The maddening zigzag in this tropical garden of good and evil makes it difficult to gauge progress day to day. But to paraphrase "Amazing Grace" hymn-writer John Newton, Burma is not the country it ought to be, but thank goodness, it is not the country it used to be.

The new freedom for media coverage often means the negative news trumps positive developments. Case in point: After months of coverage about the attacks on Muslims, a rare ecumenical dinner was organized to bring together 150 leaders from the Buddhist, Christian, and Muslim communities. The goal was to increase religious tolerance and decrease violence. But there was no press coverage.

The dinner was brave recognition by religious leaders that after a half-century of military rule, most people in Burma do not have a national sense of "We." They only know "us versus them."

The biggest possible step toward national unity could come by revising the constitution that was imposed by the military in 2008. Multiple changes are needed to provide more inclusion of ethnic groups and less domination by the military. Land rights of the rural poor must be protected.

In particular, the international community will be watching to see if Section 59 is revised. That section stipulates that a presidential candidate cannot have a spouse or children who are citizens of a foreign country -- a requirement aimed specifically at keeping Nobel Prize winner Aung San Suu Kyi, the opposition leader, from serving in high office. Both of her sons from her marriage to an Oxford professor are British citizens.

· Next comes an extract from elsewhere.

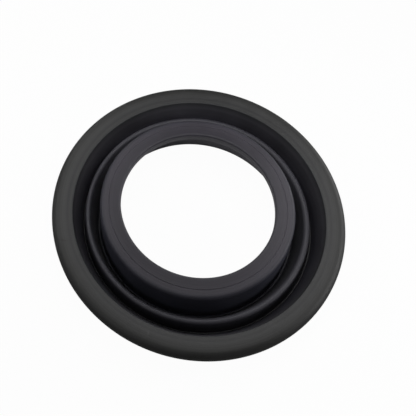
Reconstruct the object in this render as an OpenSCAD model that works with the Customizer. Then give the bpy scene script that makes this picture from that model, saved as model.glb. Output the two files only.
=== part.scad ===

Making constitutional revisions is difficult because the membership of the 109-member committee is stacked. The dominant Union Solidarity and Development Party, a cat's paw for the military government, holds 52 seats and military representatives hold 25 seats, while only seven members of Suu Kyi's party have been included along with 25 members from small ethnic parties.

That math helps explain why Suu Kyi has been spending much of her time trying to build positive relationships with the military and members of Parliament. She understands that real change, transformative change, won't happen until the lop-sided constitution is revised.

Suu Kyi's task has become even more difficult as media criticism of her has increased. The photogenic democracy activist was once the darling of the press when she was a political prisoner. Now that she has been freed from house arrest and is an active Member of Parliament, she is lambasted regularly for what she says or doesn't say, what she does or doesn't do.

But Aung San Suu Kyi is still a uniquely talented person. As the daughter of independence leader General Aung San, she has a reservoir of respect that could help unify the country. Her voice is still needed. She has the clout to speak up for the poor and for responsible foreign investment.

Suu Kyi is showing her steel by asking the government to meet with her party to discuss the constitutional revision process, which so far has been rejected.

The constitutional recommendations, scheduled for January, are the development to watch. If serious reform proposals are presented, it will be a signal to the world that Burma really means business -- if not, business as usual.